Neighborhood semantics, also known as Scott–Montague semantics, is a formal semantics for modal logics. It is a generalization, developed independently by Dana Scott and Richard Montague, of the more widely known relational semantics for modal logic. Whereas a relational frame ${\displaystyle \langle W,R\rangle }$ consists of a set W of worlds (or states) and an accessibility relation R intended to indicate which worlds are alternatives to (or, accessible from) others, a neighborhood frame ${\displaystyle \langle W,N\rangle }$ still has a set W of worlds, but has instead of an accessibility relation a neighborhood function

${\displaystyle N:W\to 2^{2^{W}}}$

that assigns to each element of W a set of subsets of W. Intuitively, each family of subsets assigned to a world are the propositions necessary at that world, where 'proposition' is defined as a subset of W (i.e. the set of worlds at which the proposition is true).
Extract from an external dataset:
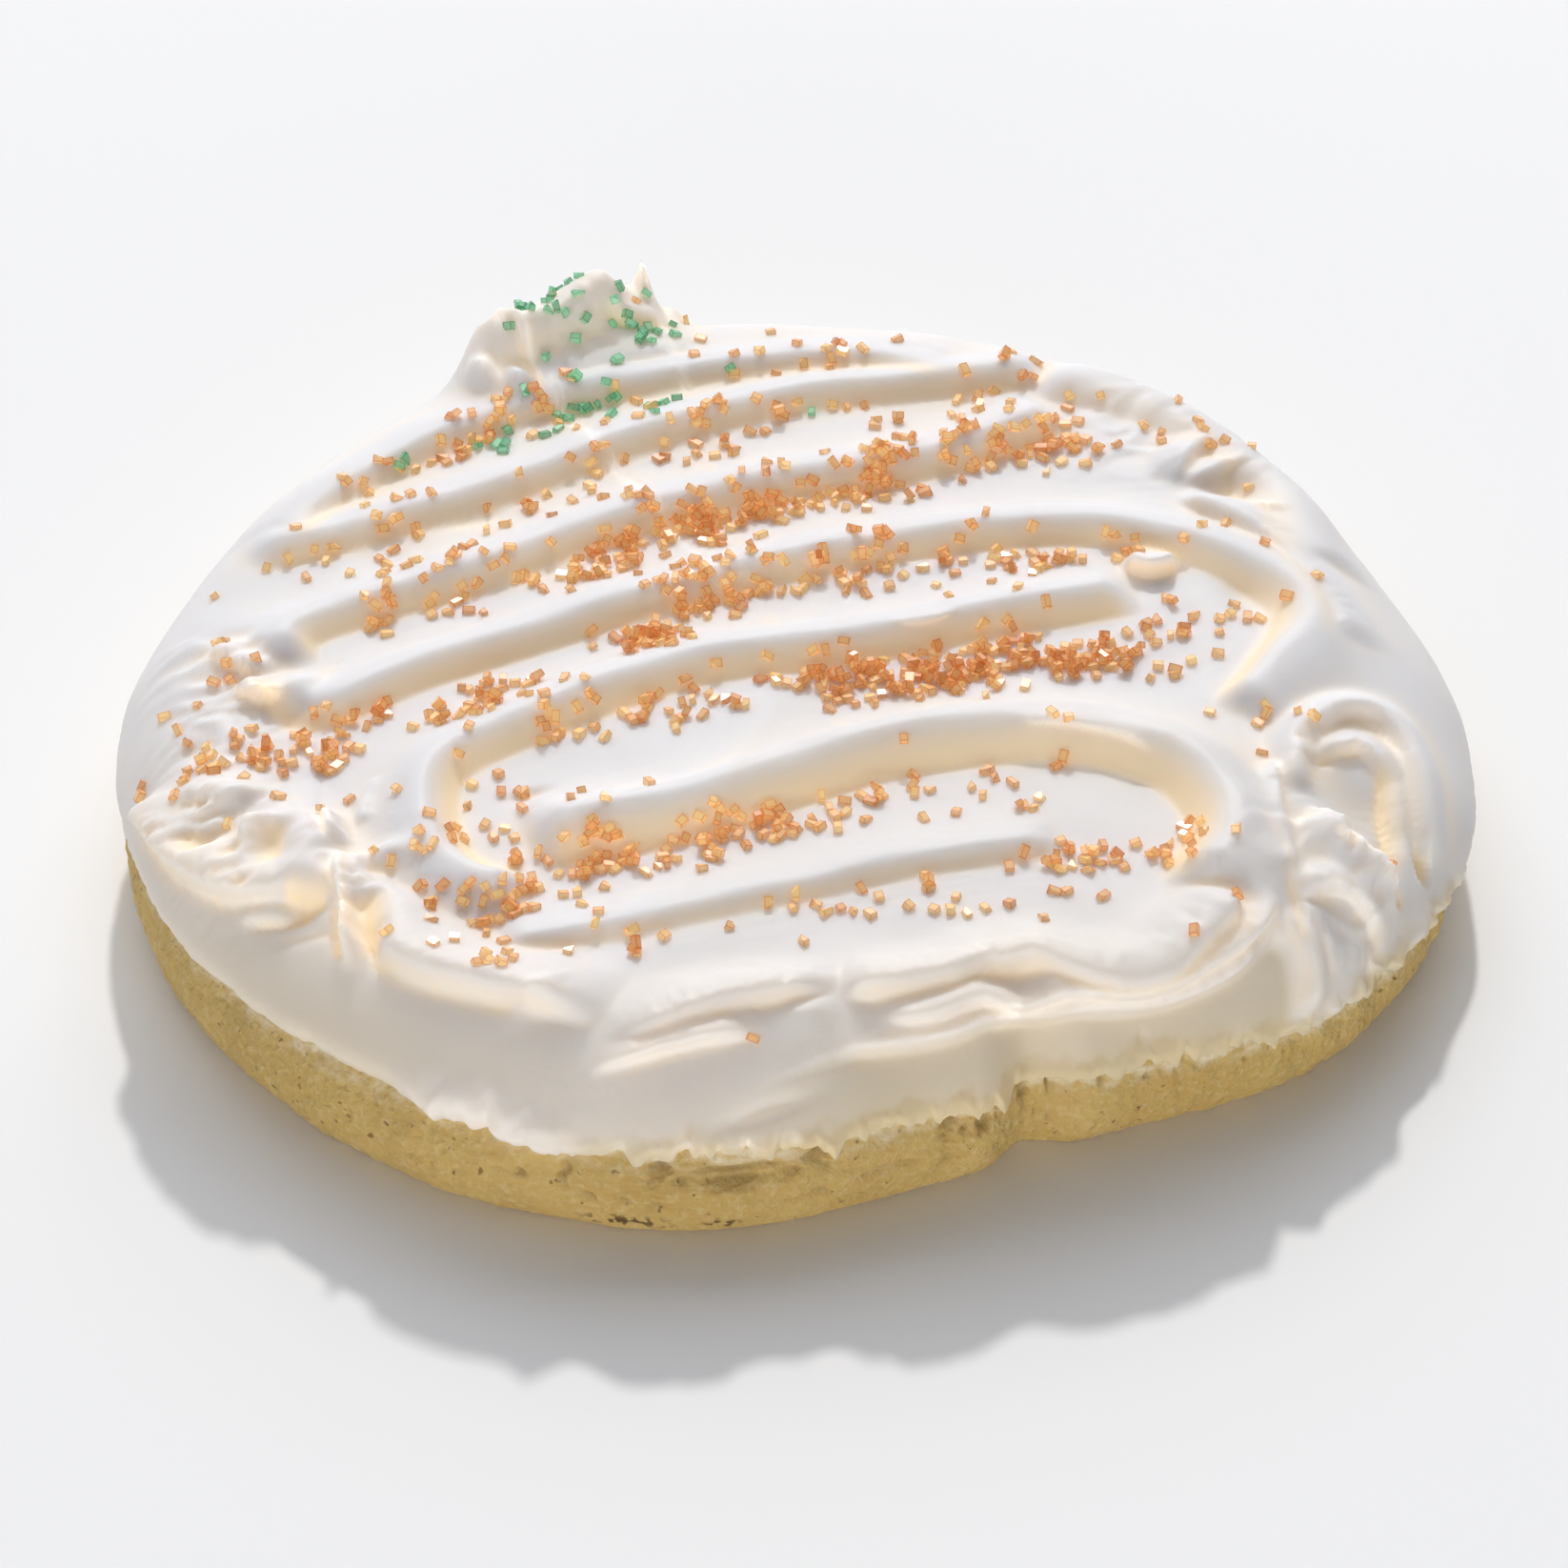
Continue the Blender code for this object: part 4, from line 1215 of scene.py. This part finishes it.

Specifically, if M is a model on the frame, then

${\displaystyle M,w\models \square \varphi \Longleftrightarrow (\varphi )^{M}\in N(w),}$

where

${\displaystyle (\varphi )^{M}=\{u\in W\mid M,u\models \varphi \}}$

is the truth set of ${\displaystyle \varphi }$.

Neighborhood semantics is used for the classical modal logics that are strictly weaker than the normal modal logic K.